The realization that I wasn’t treated quite the same as my fellow game designers came to light in a bunch of interviews that I did. I was interrogated – I’m not kidding – around games that I had played. My interviewers didn’t want to know what I knew about level design or game design, they wanted to know what happened exactly at that specific level in Spyro and if I didn’t know I had failed some weird initiation test. I had one interview that led nowhere but lasted for two hours. I honestly gave up. My colleagues had similar experience and competency as me. They had jobs within weeks. I went 5 months without any offers. So again, I almost left the industry.

I took a job as a teacher and weirdly enough did have my first encounter with sexual harassment. It was a kick off conference, overnight thing. I shared a room with another teacher, and in the middle of the night, two fairly high ranking people from school leadership came into my room as I was sleeping and tried to coax me into joining a party. One of them even sat down on the bed and started rubbing my shoulder in a… friendly way, let’s say. Fortunately, they had been let in by the person I shared the room with, and they wanted to go back to the party, so they all left after maybe 10 minutes.

I have never been that scared or uncomfortable in my life up until then.

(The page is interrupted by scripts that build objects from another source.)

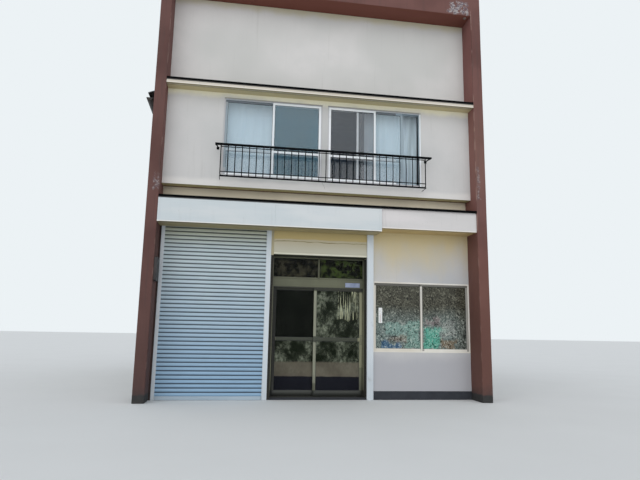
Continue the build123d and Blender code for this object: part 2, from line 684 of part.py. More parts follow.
def window_pieces():
    spans = front_windows()
    frames = [window_frame(*span, y) for span, y, _, _ in spans]
    boxes = [sash_boxes(*span, y, front_side, slid) for span, y, front_side, slid in spans]
    mid_rail = UPPER_SILL + SASH_MID_RISE
    left_cloth = upper_windows()[0][0] + CURTAIN_EDGE
    right_cloth = upper_windows()[1][1] - CURTAIN_EDGE
    return {
        "upper_window_frames": Compound(frames[:2]),
        "upper_window_sashes": sashes(boxes[0] + boxes[1], mid_rail),
        "upper_window_glass": panes(boxes[0] + boxes[1], mid_rail),
        "ground_window_frame": frames[2],
        "ground_window_sashes": sashes(boxes[2]),
        "ground_window_glass": panes(boxes[2]),
        "upper_railing": railing(),
        "railing_brackets": railing_brackets(),
        "curtain_rods": curtain_rods(),
        "left_curtain": curtain(left_cloth, left_cloth + LEFT_CURTAIN_WIDTH),
        "right_curtain": curtain(right_cloth - RIGHT_CURTAIN_WIDTH, right_cloth),
    }


def entrance_pieces():
    return {
        "entrance_step": entrance_step(),
        "entrance_cheeks": entrance_cheeks(),
        "entrance_head": entrance_head(),
        "door_jambs": door_jambs(),
        "door_header": door_header(),
        "door_sill": door_sill(),
        "transom_frame": transom_frame(),
        "transom_glass": transom_glass(),
        "left_door_leaf": door_leaf(-1),
        "left_door_glass": door_glass(-1),
        "right_door_leaf": door_leaf(1),
        "right_door_glass": door_glass(1),
    }


def number_plate():
    width, depth, height = NUMBER_PLATE
    right = FRAME_RIGHT - NUMBER_PLATE_IN
    low = DOORWAY_HEIGHT + NUMBER_PLATE_LIFT
    return block(right - width, right, FRAME_FRONT - depth, FRAME_FRONT, low, low + height)


def thermometer():
    """Narrow plate against the glass of the ground window's rear sash."""
    width, depth, height = THERMOMETER
    span, y, front_side, slid = front_windows()[2]
    rear_sash_y = sash_boxes(*span, y, front_side, slid)[1][4]
    pane_face = rear_sash_y + (SASH_THICKNESS - GLASS) / 2
    left = RIGHT_BAY_LEFT + THERMOMETER_IN
    low = GROUND_SILL + THERMOMETER_RISE
    return block(left, left + width, pane_face - depth, pane_face, low, low + height)


def fin_box():
    width, depth, height = FIN_BOX
    return block(-HALF_BAY, -HALF_BAY + width, FIN_BOX_BACK, FIN_BOX_BACK + depth,
                 FIN_BOX_LOW, FIN_BOX_LOW + height)


def soffit_lamp():
    place = Pos(HALF_BAY - SOFFIT_LAMP_IN, FRONT + SOFFIT_LAMP_IN, FIN_HEIGHT - SOFFIT_LAMP_HEIGHT / 2)
    return place * Cylinder(SOFFIT_LAMP_RADIUS, SOFFIT_LAMP_HEIGHT)


def small_pieces():
    return {
        "number_plate": number_plate(),
        "thermometer": thermometer(),
        "fin_box": fin_box(),
        "soffit_lamp": soffit_lamp(),
    }


def rear_window_frames(y):
    """Each rear window's fixed frame with its two sashes in it."""
    windows = []
    for span in rear_windows():
        window = window_frame(*span, y)
        for sash in sashes(sash_boxes(*span, y, "right")):
            window += sash
        windows.append(window)
    return Compound(windows)


def body_pieces():
    rear_y = REAR_INNER + (SIDE_WALL - WINDOW_DEPTH) / 2
    rear_boxes = [box for span in rear_windows() for box in sash_boxes(*span, rear_y, "right")]
    return {
        "foundation": foundation(),
        "upper_floor": block(-HALF_BAY, HALF_BAY, UPPER_WALL_BACK, REAR_INNER, FLOOR_UNDERSIDE,
                             FLOOR_TOP),
        "left_wall": side_wall(-1),
        "right_wall": side_wall(1),
        "rear_ground_wall": rear_ground_wall(),
        "rear_gable_wall": rear_gable_wall(),
        "rear_window_frames": rear_window_frames(rear_y),
        "rear_window_glass": panes(rear_boxes),
        "roof_left": roof_side(-1),
        "roof_right": roof_side(1),
        "ridge_cap": ridge_cap(),
        "gutters": Compound([gutter(-1), gutter(1)]),
        "downpipes": Compound([downpipe(-1), downpipe(1)]),
    }


def main():
    os.makedirs("parts", exist_ok=True)
    groups = (body_pieces(), front_wall_pieces(), shutter_pieces(), window_pieces(),
              entrance_pieces(), small_pieces())
    for group in groups:
        for name, solid in group.items():
            export_step(solid, f"parts/{name}.step")
            print(name)


main()
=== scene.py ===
# %% [markdown] # A narrow town house behind a false front The house is a plain box of two
# storeys with a tiled roof. Its front hangs inside a painted frame: two side fins and a beam
# across them. The CAD model gives every solid its place. This script dresses those solids:
# rounded render, folded metal, slats, sashes, bars, cloth and tiles. The dressed house may not
# grow.

# %% Load the frame
import math

import bmesh
import bpy
import numpy as np
from mathutils import Matrix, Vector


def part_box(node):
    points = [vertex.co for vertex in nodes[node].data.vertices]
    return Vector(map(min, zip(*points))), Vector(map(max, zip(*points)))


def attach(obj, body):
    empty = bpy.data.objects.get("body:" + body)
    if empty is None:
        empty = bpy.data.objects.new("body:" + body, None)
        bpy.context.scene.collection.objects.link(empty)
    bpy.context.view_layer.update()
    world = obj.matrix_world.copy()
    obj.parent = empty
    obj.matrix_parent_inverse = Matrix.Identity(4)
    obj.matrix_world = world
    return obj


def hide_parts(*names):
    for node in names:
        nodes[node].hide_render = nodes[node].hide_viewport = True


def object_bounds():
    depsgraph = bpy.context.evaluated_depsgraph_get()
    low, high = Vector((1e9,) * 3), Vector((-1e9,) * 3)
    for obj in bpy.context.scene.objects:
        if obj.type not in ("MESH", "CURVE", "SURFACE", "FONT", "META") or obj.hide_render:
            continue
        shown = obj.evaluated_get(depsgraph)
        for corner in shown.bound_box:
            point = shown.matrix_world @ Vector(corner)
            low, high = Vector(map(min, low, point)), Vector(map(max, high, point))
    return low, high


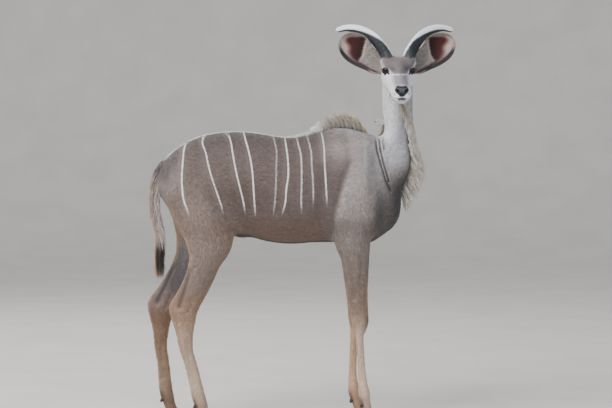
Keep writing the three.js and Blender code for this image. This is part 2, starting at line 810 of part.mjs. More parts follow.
// Colours, roughness
const finishes = {
  hide: new THREE.MeshStandardMaterial({ color: 0x8c7d74, roughness: 0.85 }),
  horn: new THREE.MeshStandardMaterial({ color: 0x4a4743, roughness: 0.5 }),
  hoof: new THREE.MeshStandardMaterial({ color: 0x262322, roughness: 0.55 }),
  eye: new THREE.MeshStandardMaterial({ color: 0x120d0b, roughness: 0.08 }),
  ear: new THREE.MeshStandardMaterial({ color: 0x98857d, roughness: 0.8 }),
  mane: new THREE.MeshStandardMaterial({ color: 0xa59a8c, roughness: 0.85 }),
  fringe: new THREE.MeshStandardMaterial({ color: 0xb9a791, roughness: 0.85 }),
};

function finishOf(name) {
  const kind = Object.keys(finishes).find((word) => name.includes(word));
  return finishes[kind ?? "hide"];
}

function geometryOf(solid) {
  const mesh = solid.getMesh();
  return new THREE.BufferGeometry()
    .setAttribute("position", new THREE.BufferAttribute(new Float32Array(mesh.vertProperties), 3))
    .setIndex(new THREE.BufferAttribute(new Uint32Array(mesh.triVerts), 1));
}

const kudu = new THREE.Group();
kudu.name = "greater_kudu";
for (const [name, solid] of pieces) {
  const mesh = new THREE.Mesh(geometryOf(solid), finishOf(name));
  mesh.name = name;
  kudu.add(mesh);
}

// The origin is on the ground, under the middle of the whole animal.
const extent = new THREE.Box3().setFromObject(kudu);
const middle = extent.getCenter(point(0, 0, 0));
kudu.position.set(-middle.x, -middle.y, -extent.min.z);

export default kudu;
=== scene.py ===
"""A young greater kudu bull: one skin with its coat, long hair, horns, hooves, nose and eyes.

Shapes are worked out in millimetres in the animal's own frame, +X forward, +Y to its left and +Z up, and are
moved into the row frame, in metres, when a mesh is made.
"""

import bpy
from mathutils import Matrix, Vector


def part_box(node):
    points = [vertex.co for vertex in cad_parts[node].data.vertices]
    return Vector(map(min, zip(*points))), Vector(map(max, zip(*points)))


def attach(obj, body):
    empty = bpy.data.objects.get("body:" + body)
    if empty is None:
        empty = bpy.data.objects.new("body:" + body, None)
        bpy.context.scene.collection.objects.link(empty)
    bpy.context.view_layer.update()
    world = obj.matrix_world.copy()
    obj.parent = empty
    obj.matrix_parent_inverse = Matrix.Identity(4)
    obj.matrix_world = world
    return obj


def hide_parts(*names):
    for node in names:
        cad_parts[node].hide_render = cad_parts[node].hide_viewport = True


bl_info = {
    "name": "Greater Kudu",
    "version": (1, 0, 0),
    "blender": (4, 5, 0),
    "location": "View3D > Sidebar > Kudu",
    "description": "Dresses the solids of a young kudu bull in skin, coat, long hair, horn and hoof",
    "category": "Add Mesh",
}

import bmesh
import bpy
import numpy as np
from mathutils import Vector

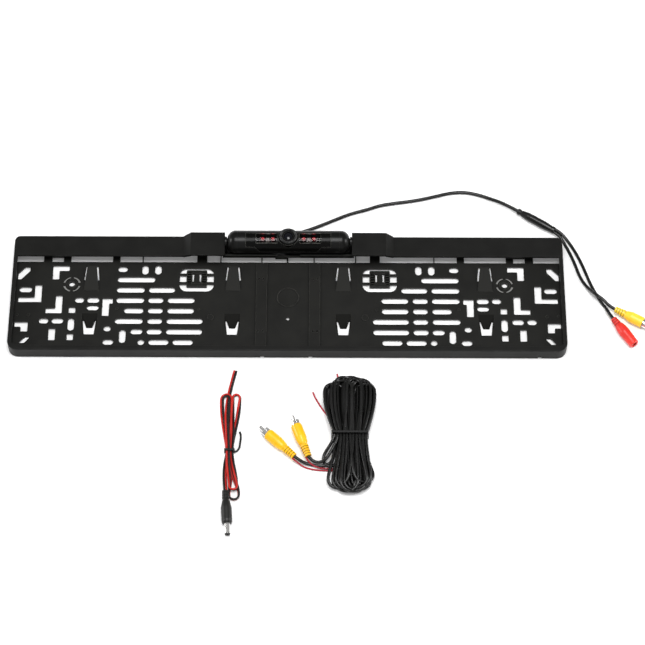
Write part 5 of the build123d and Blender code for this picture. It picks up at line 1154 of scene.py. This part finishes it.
@dataclass
class CameraPod(SubAssembly):
    """The camera's housing with its lens, its boards and its lamps."""

    finishes: dict[str, Finish] = field(default_factory=lambda: {
        "pod_shell": POD_PLASTIC, "end_cap_left": POD_PLASTIC, "end_cap_right": POD_PLASTIC,
        "cap_screws": BLACK_STEEL, "front_cover": GLOSS_BLACK,
        "lamp_window_left": SMOKED_WINDOW, "lamp_window_right": SMOKED_WINDOW,
        "lens_seal": SOFT_RUBBER, "lens_ring": RING_GREY, "lens_barrel": BARREL_BLACK,
        "lens_glass": LENS_COATING, "rear_glass": LENS_COATING, "lens_holder": BARREL_BLACK,
        "sensor_board": CIRCUIT_GREEN, "image_sensor": CHIP_GREY,
        "lamp_board_left": CIRCUIT_GREEN, "lamp_board_right": CIRCUIT_GREEN,
        "lamps_left": LAMP_RESIN, "lamps_right": LAMP_RESIN,
        "reflectors_left": REFLECTOR, "reflectors_right": REFLECTOR, "cable_gland": SOFT_RUBBER,
    })


@dataclass
class CordEnds(SubAssembly):
    """The plugs, the sockets, the splitter and the ties on the cords."""

    finishes: dict[str, Finish] = field(default_factory=lambda: {
        "y_splitter": CORD_BLACK, "hank_ties": TIE_BLACK,
        "video_socket_body": SOCKET_YELLOW, "video_socket_shell": NICKEL, "video_socket_core": PLUG_BLACK,
        "power_jack_body": JACK_RED, "power_jack_contact": NICKEL,
        "power_plug_body": PLUG_BLACK, "power_plug_barrel": NICKEL, "power_plug_insulator": PLUG_BLACK,
        "rca_plug_a_body": PLUG_YELLOW, "rca_plug_a_skirt": NICKEL, "rca_plug_a_pin": NICKEL,
        "rca_plug_b_body": PLUG_YELLOW, "rca_plug_b_skirt": NICKEL, "rca_plug_b_pin": NICKEL,
    })


def main() -> None:
    """Build the scene in order."""
    for build_effect in (build_grain, build_smudge, build_edges, build_panels, build_crown):
        build_effect()
    Studio().build()
    Cables().build()
    TraySide().build()
    for assembly in (HingedFrame(), CameraPod(), CordEnds()):
        assembly.dress()
    bpy.context.view_layer.update()


if __name__ == "__main__":
    logging.basicConfig(level=logging.INFO)
    main()
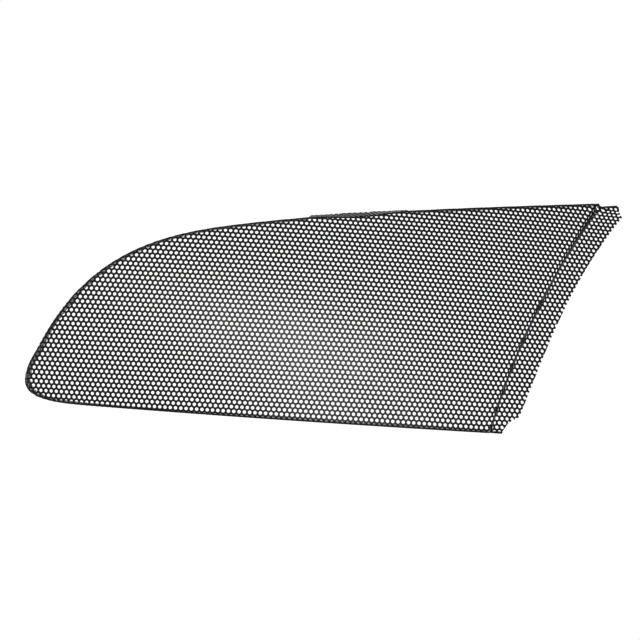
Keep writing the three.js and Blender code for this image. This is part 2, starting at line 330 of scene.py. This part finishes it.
def evened(along):
    """Directions along the rim with their quick turns, as at the joggle, spread out."""
    share = np.hanning(2 * int(LIP_EVENING / RIM_STEP / 2) + 1)
    padded = np.pad(along, ((len(share) // 2, len(share) // 2), (0, 0)), "edge")
    even = np.stack([np.convolve(padded[:, k], share, "valid") for k in (0, 1)], 1)
    return even / np.hypot(even[:, 0], even[:, 1])[:, None]


# Each curve starts where the one before it ends, so that point is left out once.
rim_drawn = np.concatenate([bezier(c)[:-1] for c in RIM_CURVES] + [[RIM_CURVES[-1][-1]]])
rim_length = lengths(rim_drawn)[-1]
rim_s = np.linspace(0, rim_length, int(rim_length / RIM_STEP))
rim_xz = sampled(rim_drawn, rim_s)
tangent = directions(rim_xz)
rim_in = np.stack([tangent[:, 1], -tangent[:, 0]], 1)
nose = int(np.argmin(rim_xz[:, 0]))


def s_at_x(x, upper):
    """The place along the rim where its upper or lower side reaches x."""
    part = slice(nose, None) if upper else slice(nose, None, -1)
    return float(np.interp(x, rim_xz[part, 0], rim_s[part]))


NOSE_START = s_at_x(NOSE_LIP_START_X, False)
NOSE_END = s_at_x(NOSE_LIP_END_X, True)
TAB_START = s_at_x(TAB_START_X, True)
TAB_END = s_at_x(TAB_END_X, True)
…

Fortunately, that job only lasted a few months, with me realizing I am not teacher material. It was a happy farewell for me, because some of the students I had thought I was a total pushover and that they could get me to raise their grades just by making noise. I had to defend their grades (they never showed up to class, and never handed in assignments) to the leadership. Yup, same leadership that came into my room when I was sleeping.

These were also the same students that brought in Dead Or Alive posters of half naked women to class which they posted on the walls to provoke me. And, might I add, that I promptly took down. Having your competency as a game designer and teacher questioned by teenagers is a… special feeling. Not a good one.

I was offered another job. I moved on. This is when the real ugly shit started happening, and it was also around this time that I started talking at schools and universities, and the rest, as they say, is history.

I was one of two women on the team. From the get go, it was obvious that one of the programmers, the leader of the pack, had major issues with me. During my time there, the following shit happened:

  • The team withheld information on multiple occasions. Sometimes to the degree that I couldn’t do my job.
  • They often ignored me, or spoke over me in meetings.
  • Implying that I was incompetent because I didn’t have all the information. Information that had been withheld from me. By them.
  • Telling me, outright, that the only thing more despicable than game designers were QA.3
  • Yelling at me (IN FRONT OF EVERYONE!) for completely inconsequential things that were usually based on a misunderstanding of my design docs. Their misunderstanding, not mine.4
  • Telling me that my hair was ugly (I know, this is getting ridiculous, right?)
  • Telling me that what I ate (Cup-A-Soup, I believe) was disgusting.

There’s more, of course there’s more, but I’m getting depressed just thinking about it, and I wanted to recite stuff that I have evidence for. I wrote all of these incidents down in my diary. I wrote diaries. I still do. This shit ends up in them.

The list goes on. If there’s a micro aggression out there available to use, they used them all on me.

Fortunately for me, my producer was great, and the job was super rewarding. I was also praised by the publisher we worked with as one of the most diligent and thorough designers they had ever worked with. The reason I bring that up is because it’s a trend. In all my interactions with avatars of the patriarchy, they have never been able to say I didn’t do a good job. Most of it’s been related to “attitude”. Mmmm…. Good old attitude. To be fair, I also made friends there. Weird and wonderful friends who I still remember and miss.

A short stint at another company outside of the gaming industry, but adjacent to it, later and I would end up in the clutches of triple-A. That’s Part IV of this sorry tale.

Next up is Part III which is a bit happier, because it goes into what a nuisance I made of myself in the Swedish gaming culture, and it also tells the story of my Gamer of the Year award and my honorary doctorate. PLOT TWIST! I have an honorary doctorate.

Links:
Ugh, Emotions: Part I
Ugh, Emotions: Part III
Ugh, Emotions: Part IV

  1. I had Soul Calibur thumbs, meaning I played so much that the skin underneath the nails on my thumbs cracked, leading to a few painful days of bleeding anytime I pressed anything. Soul Calibur is dangerous folks. Don’t play it!
  2. It wasn’t me. Trust me. As I said previously, the patriarchy has thoroughly rejected me on that front, and I’m all the better for it. I’m grateful. I’m also pretty sure that if me and the patriarchy got into the ring together, patriarchy would win, but I would draw so much blood before being carried out on a stretcher that you wouldn’t believe. In other words, it’s probably best for both of us that patriarchy has kept out of the way in that particular arena.
  3. Let it be known that I love QA. You are what makes games worth playing. You help SO much in raising the quality bar of games. I love you all.
  4. ”How do you handle conflict?” “Very well, I think. I was in shouting matches with my programmers over nothing more than once. Oh, they started it.”